What is required: Starting at the line containing "the first coil.", copy each line exactly, ending with the line containing "obj.matrix_world = world". Leave out everything else.

═════ Information provided ═════

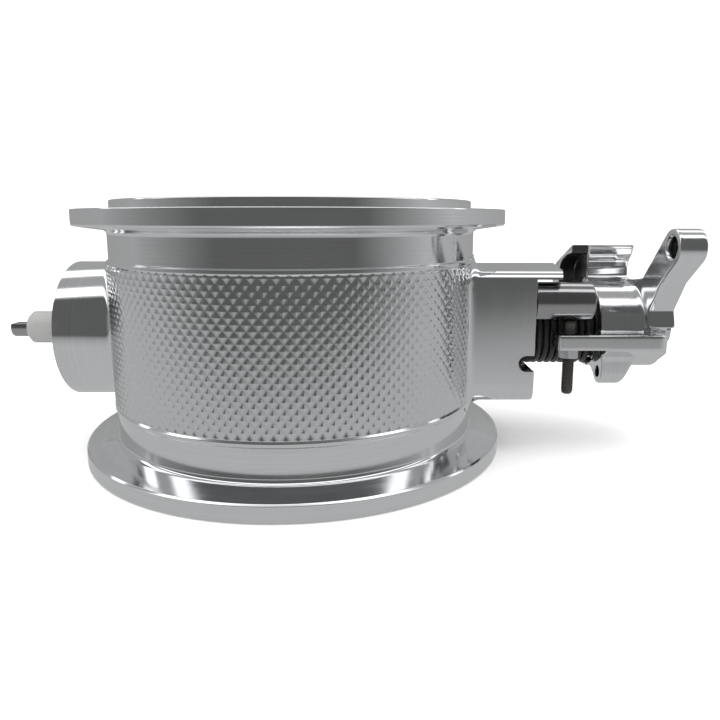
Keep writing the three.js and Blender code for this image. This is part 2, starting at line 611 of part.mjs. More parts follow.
// The ear hangs under the tang. Its front is upright and its outer end slants inwards.
const earDepth = 24; // reach of the slanting cut towards the rear
const earBlank = alongX([
  ...arc(EAR.y, AXIS_Z + EAR.z, EAR.r, 180, 330, 10),
  [-2, AXIS_Z - 10],
  [-12, AXIS_Z - 4],
  [EAR.y - EAR.r, AXIS_Z - 6],
], HUB_X[0], EAR.x1);
const slantShape = new THREE.Shape([
  new THREE.Vector2(EAR.x1, AXIS_Z + TANG_ROOT.z + 3),
  new THREE.Vector2(EAR.x1Low, AXIS_Z + EAR.z - EAR.r - 1),
  new THREE.Vector2(EAR.x1 + 4, AXIS_Z + EAR.z - EAR.r - 1),
  new THREE.Vector2(EAR.x1 + 4, AXIS_Z + TANG_ROOT.z + 3),
]);
const slantGeometry = new THREE.ExtrudeGeometry(slantShape, { depth: earDepth, bevelEnabled: false });
slantGeometry.rotateX(Math.PI / 2);
const ear = earBlank.subtract(asManifold(slantGeometry));

const shaftHole = rodX(SHAFT_R + GAP, HUB_X[0] - 1, SHAFT_X.flats + GAP, 0, AXIS_Z, 40);
const flatHole = rodX(SHAFT_R + GAP, SHAFT_X.flats, HUB_X[1] + 1, 0, AXIS_Z, 40)
  .intersect(box(
    SHAFT_X.flats - 1, HUB_X[1] + 2, -10, 10, AXIS_Z - LEVER_FLAT - GAP, AXIS_Z + LEVER_FLAT + GAP,
  ));
const armHole = rodX(ARM_TIP.holeR, ARM_X[0] - 1, ARM_X[1] + 1, ARM_TIP.y, AXIS_Z + ARM_TIP.z, 24);
const earHole = rodX(EAR.holeR, HUB_X[0] - 1, EAR.x1 + 1, EAR.y, AXIS_Z + EAR.z, 20);
const idleScrewHole = rodZ(IDLE_SCREW.r + GAP, AXIS_Z - 12, AXIS_Z + 8, IDLE_SCREW.x, IDLE_SCREW.y, 20);
const springEndDeg = SPRING.startDeg - 360 * SPRING.turns;
const legSeat = polar(springEndDeg, SPRING.meanR);
const legPocket = rodX(
  SPRING.wireR + GAP, HUB_X[0] - 1, HUB_X[0] + SPRING_LEG.seatL + GAP, ...legSeat, 16,
);

let lever = hub.add(crown).add(wing).add(claw).add(tang).add(arm).add(ear);
[shaftHole, flatHole, armHole, earHole, idleScrewHole, legPocket].forEach((cut) => {
  lever = lever.subtract(cut);
});
add('throttle_lever', lever, ALUMINIUM);

// ---- lever fastening ---------------------------------------------------------------------
const washerX = HUB_X[1] + GAP;
const washer = ringX(THREAD_R + GAP + 0.1, WASHER.r, washerX, washerX + WASHER.t, 36);
add('lever_washer', washer, BRIGHT_STEEL);
const hexagon = (acrossFlats, u, v, turn) => arc(u, v, acrossFlats / Math.sqrt(3), turn, turn + 300, 5);
const leverNutX = washerX + WASHER.t + GAP;
const leverNut = alongX(hexagon(LEVER_NUT.acrossFlats, 0, AXIS_Z, 0), leverNutX, leverNutX + LEVER_NUT.t)
  .subtract(rodX(THREAD_R + GAP, leverNutX - 1, leverNutX + LEVER_NUT.t + 1, 0, AXIS_Z, 28));
add('lever_nut', leverNut, BRIGHT_STEEL);

// ---- idle screw and its jam nut ----------------------------------------------------------
const contactDrop = Math.sqrt(POST.r ** 2 - (IDLE_SCREW.y - POST.y) ** 2);
const screwTop = POST.z - contactDrop - GAP;
const screwLow = screwTop - IDLE_SCREW.l;
const screwBody = rodZ(IDLE_SCREW.r, screwLow, screwTop, IDLE_SCREW.x, IDLE_SCREW.y, 24, IDLE_SCREW.chamfer);
const screwSocket = rodZ(
  IDLE_SCREW.socketR, screwLow - 1, screwLow + IDLE_SCREW.socketD, IDLE_SCREW.x, IDLE_SCREW.y, 6,
);
const idleScrew = screwBody.subtract(screwSocket);
add('idle_stop_screw', idleScrew, BLACK_STEEL);

const nutTop = AXIS_Z + TANG.z0 - GAP;
const jamNutOutline = hexagon(JAM_NUT.acrossFlats, IDLE_SCREW.x, IDLE_SCREW.y, JAM_NUT.turn);
const jamNut = alongZ(jamNutOutline, nutTop - JAM_NUT.t, nutTop)
  .subtract(rodZ(IDLE_SCREW.r + GAP, nutTop - JAM_NUT.t - 1, nutTop + 1, IDLE_SCREW.x, IDLE_SCREW.y, 20));
add('idle_jam_nut', jamNut, BRIGHT_STEEL);

// ---- return spring -----------------------------------------------------------------------
const guide = ringX(GUIDE_R[0], GUIDE_R[1], RIGHT_FACE_X + GAP, HUB_X[0] - GAP, 36);
add('spring_guide', guide, BLACK_PLASTIC);

// The fixed leg hooks down inside the housing notch and runs out to a tangent of the first coil.
const fixedLeg = [
  [SPRING_LEG.hookX, SPRING_LEG.y, SPRING_LEG.z - SPRING_LEG.hookDrop],
  [SPRING_LEG.hookX, SPRING_LEG.y, SPRING_LEG.z - 0.9],
  [SPRING_LEG.hookX + 0.6, SPRING_LEG.y, SPRING_LEG.z - 0.15],
  [SPRING_LEG.hookX + 1.6, SPRING_LEG.y, SPRING_LEG.z],
  [SPRING.x0 - 1.3, SPRING_LEG.y, SPRING_LEG.z],
  [SPRING.x0 - 0.3, SPRING_LEG.y + 0.6, SPRING_LEG.z - 0.2],
  [SPRING.x0, SPRING_LEG.y + 2, SPRING_LEG.z - 0.6],
];

const coilSteps = SPRING.turns * 14;
const coil = [];
for (let i = 0; i <= coilSteps; i += 1) {
  const t = i / coilSteps;
  const x = THREE.MathUtils.lerp(SPRING.x0, SPRING.x1, t);
  coil.push([x, ...polar(SPRING.startDeg - 360 * SPRING.turns * t, SPRING.meanR)]);
}

// The moving leg turns straight into its hole in the lever.
const [seatY, seatZ] = legSeat;
const [bendY, bendZ] = polar(springEndDeg - 6, SPRING.meanR);
const movingLeg = [
  [SPRING.x1 + 0.8, bendY, bendZ],
  [HUB_X[0] - 0.6, seatY, seatZ],
  [HUB_X[0] + SPRING_LEG.seatL, seatY, seatZ],
];

const springPoints = [...fixedLeg, ...coil.slice(0, -1), ...movingLeg];
const springPath = springPoints.map((point) => new THREE.Vector3(...point));
add('return_spring', wire(springPath, SPRING.wireR, 7), BLACK_STEEL);

export default group;
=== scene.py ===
"""Looks of an inline billet throttle body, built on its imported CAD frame.

The throttle shaft lies along X with the lever at +X, the bore axis is Z, and the idle stop faces -Y.
Outlines are written in millimetres and scaled to metres where each mesh is made.
"""

from itertools import product
from math import acos, atan2, cos, degrees, hypot, pi, radians, sin, sqrt, tan, tau
from types import SimpleNamespace as Named

import bmesh
import bpy
import numpy as np
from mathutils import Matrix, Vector
from numpy.linalg import norm


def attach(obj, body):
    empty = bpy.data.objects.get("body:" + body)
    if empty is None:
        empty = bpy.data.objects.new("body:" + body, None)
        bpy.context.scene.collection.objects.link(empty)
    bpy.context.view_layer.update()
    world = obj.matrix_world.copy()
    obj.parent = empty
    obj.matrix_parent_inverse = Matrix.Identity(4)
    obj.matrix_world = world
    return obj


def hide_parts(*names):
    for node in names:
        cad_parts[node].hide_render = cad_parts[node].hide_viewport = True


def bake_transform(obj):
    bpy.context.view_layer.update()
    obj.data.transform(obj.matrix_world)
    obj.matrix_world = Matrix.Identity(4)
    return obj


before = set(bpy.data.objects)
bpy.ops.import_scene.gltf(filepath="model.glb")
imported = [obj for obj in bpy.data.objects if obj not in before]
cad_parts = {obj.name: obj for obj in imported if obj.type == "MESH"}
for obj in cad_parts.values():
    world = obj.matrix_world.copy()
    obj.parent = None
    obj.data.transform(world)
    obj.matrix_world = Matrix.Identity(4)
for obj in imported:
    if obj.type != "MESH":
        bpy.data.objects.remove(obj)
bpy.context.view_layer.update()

MM = 0.001
SHAFT_Z = 41.0  # height of the throttle shaft


# ---- mesh helpers ----
def outward(verts, faces):
    """The same closed mesh with its faces turned outwards."""
    verts = np.asarray(verts, float)
    volume = 0.0
    for first, *others in faces:
        for b, c in zip(others, others[1:]):
            volume += np.dot(verts[first], np.cross(verts[b], verts[c]))
    if volume < 0:
        faces = [face[::-1] for face in faces]
    return verts, faces


def loft(rings):
    """Quads between rings of equal length, with flat caps on the first and last ring."""
    rings = np.asarray(rings, float)
    count, size = rings.shape[:2]
    faces = []
    for low in range(0, (count - 1) * size, size):
        for i in range(size):
            j = (i + 1) % size
            faces.append([low + i, low + j, low + size + j, low + size + i])
    faces.append(list(range(size))[::-1])
    faces.append(list(range((count - 1) * size, count * size)))
    return outward(rings.reshape(-1, 3), faces)


def eased(points, steps=4, hold=0.0):
    """Closed outline with its corners rounded. A point is (u, v) or (u, v, radius).

    With hold, a point that distance beyond each rounding keeps the shading of the straight run flat.
    """
    result, count = [], len(points)
    for i, point in enumerate(points):
        p = np.array(point[:2], float)
        radius = point[2] if len(point) > 2 else 0
        a = np.array(points[i - 1][:2], float) - p
        b = np.array(points[(i + 1) % count][:2], float) - p
        length_a, length_b = norm(a), norm(b)
        a, b = a / length_a, b / length_b
        half = acos(max(-1, min(1, float(a @ b)))) / 2
        if not radius or half > pi / 2 - 0.01:
            result.append(tuple(p))
            continue
        middle = (a + b) / norm(a + b)
        centre = p + middle * radius / sin(half)
        reach = radius / tan(half)
        start, end = p + a * reach - centre, p + b * reach - centre
        t0, t1 = atan2(start[1], start[0]), atan2(end[1], end[0])
        sweep = (t1 - t0 + pi) % tau - pi
        if hold and length_a > 2 * (reach + hold):
            result.append(tuple(p + a * (reach + hold)))
        for k in range(steps + 1):
            t = t0 + sweep * k / steps
            result.append((centre[0] + radius * cos(t), centre[1] + radius * sin(t)))
        if hold and length_b > 2 * (reach + hold):
            result.append(tuple(p + b * (reach + hold)))
    return result


def turned(profile, segments, axis="z", at=(0, 0, 0)):
    """Closed outline of (radius, height) turned about an axis. Points on the axis become poles."""
    verts, starts, faces = [], [], []
    for r, h in profile:
        starts.append(len(verts))
        ring = [0] if r < 1e-6 else range(segments)
        for i in ring:
            t = tau * i / segments
            u, v = r * cos(t), r * sin(t)
            verts.append((u, v, h) if axis == "z" else (h, u, v))
    for k, (r, _) in enumerate(profile):
        n = (k + 1) % len(profile)
        pole0, pole1 = r < 1e-6, profile[n][0] < 1e-6
        if pole0 and pole1:
            continue
        for i in range(segments):
            j = (i + 1) % segments
            a, b = (starts[k], starts[k]) if pole0 else (starts[k] + i, starts[k] + j)
            c, d = (starts[n], starts[n]) if pole1 else (starts[n] + j, starts[n] + i)
            face = [a, b, c] if pole1 else [a, c, d] if pole0 else [a, b, c, d]
            faces.append(face)
    return outward(np.array(verts) + np.array(at, float), faces)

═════

Correct answer:
// The fixed leg hooks down inside the housing notch and runs out to a tangent of the first coil.
const fixedLeg = [
  [SPRING_LEG.hookX, SPRING_LEG.y, SPRING_LEG.z - SPRING_LEG.hookDrop],
  [SPRING_LEG.hookX, SPRING_LEG.y, SPRING_LEG.z - 0.9],
  [SPRING_LEG.hookX + 0.6, SPRING_LEG.y, SPRING_LEG.z - 0.15],
  [SPRING_LEG.hookX + 1.6, SPRING_LEG.y, SPRING_LEG.z],
  [SPRING.x0 - 1.3, SPRING_LEG.y, SPRING_LEG.z],
  [SPRING.x0 - 0.3, SPRING_LEG.y + 0.6, SPRING_LEG.z - 0.2],
  [SPRING.x0, SPRING_LEG.y + 2, SPRING_LEG.z - 0.6],
];

const coilSteps = SPRING.turns * 14;
const coil = [];
for (let i = 0; i <= coilSteps; i += 1) {
  const t = i / coilSteps;
  const x = THREE.MathUtils.lerp(SPRING.x0, SPRING.x1, t);
  coil.push([x, ...polar(SPRING.startDeg - 360 * SPRING.turns * t, SPRING.meanR)]);
}

// The moving leg turns straight into its hole in the lever.
const [seatY, seatZ] = legSeat;
const [bendY, bendZ] = polar(springEndDeg - 6, SPRING.meanR);
const movingLeg = [
  [SPRING.x1 + 0.8, bendY, bendZ],
  [HUB_X[0] - 0.6, seatY, seatZ],
  [HUB_X[0] + SPRING_LEG.seatL, seatY, seatZ],
];

const springPoints = [...fixedLeg, ...coil.slice(0, -1), ...movingLeg];
const springPath = springPoints.map((point) => new THREE.Vector3(...point));
add('return_spring', wire(springPath, SPRING.wireR, 7), BLACK_STEEL);

export default group;
=== scene.py ===
"""Looks of an inline billet throttle body, built on its imported CAD frame.

The throttle shaft lies along X with the lever at +X, the bore axis is Z, and the idle stop faces -Y.
Outlines are written in millimetres and scaled to metres where each mesh is made.
"""

from itertools import product
from math import acos, atan2, cos, degrees, hypot, pi, radians, sin, sqrt, tan, tau
from types import SimpleNamespace as Named

import bmesh
import bpy
import numpy as np
from mathutils import Matrix, Vector
from numpy.linalg import norm


def attach(obj, body):
    empty = bpy.data.objects.get("body:" + body)
    if empty is None:
        empty = bpy.data.objects.new("body:" + body, None)
        bpy.context.scene.collection.objects.link(empty)
    bpy.context.view_layer.update()
    world = obj.matrix_world.copy()
    obj.parent = empty
    obj.matrix_parent_inverse = Matrix.Identity(4)
    obj.matrix_world = world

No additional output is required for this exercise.